India’s annual energy import bill could almost double to $230 billion (`13.8 lakh crore) in the next decade if India does not switch from oil to natural gas and improves conservation activities.
According to a Goldman Sachs report, the country’s annual energy imports in the next decade could go up to $230 billion from $120 billion (` 7.2 lakh crore) currently, driven by economic growth, greater industrialisation and urbanisation. The report added that measures like switching from oil to natural gas and improving conservation activities can reduce energy imports of the country significantly.
India is facing energy challenges as the country doesn’t produce enough to meet its needs. In 2013-14, India’s net energy imports were 6.3% of its gross domestic product (GDP). The report noted, “India has a fifth of the world’s population, but only a 30th of its energy”.
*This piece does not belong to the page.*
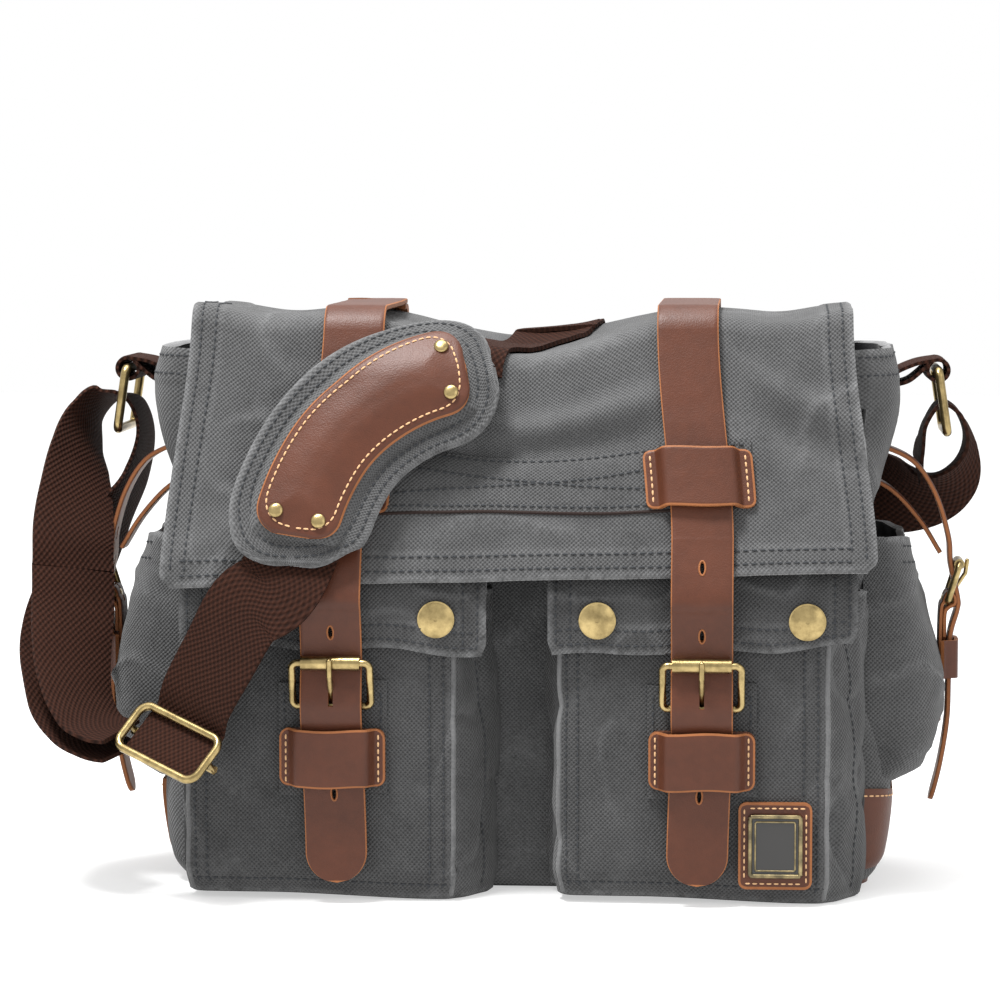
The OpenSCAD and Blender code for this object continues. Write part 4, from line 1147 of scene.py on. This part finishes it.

“Reforms in the energy sector could reduce India’s annual energy import bill by $40 billion (`2.4 lakh crore) by 2022-2023. Energy imports in a reform scenario could come down to about 4% of GDP, from 6.3% of GDP currently,” Goldman Sachs said.
The report further said if India improves energy efficiency by 15% over the next decade, it could save $32 billion per annum by 2022-23.
Energy conservation measures include reducing transmission and distribution losses, using more energy efficient appliances , switching to alternative sources of energy and stricter emission standards for vehicles.
Moreover, the reduction in energy imports as a share of GDP could help India reduce its current account deficit on a structural basis, which in turn could be positive for the currency over the medium term.
It may be recalled that on July 30th 2012, India’s northern electricity grid broke down due to overdrawing of power by states, leaving more than half of the country’s population in darkness.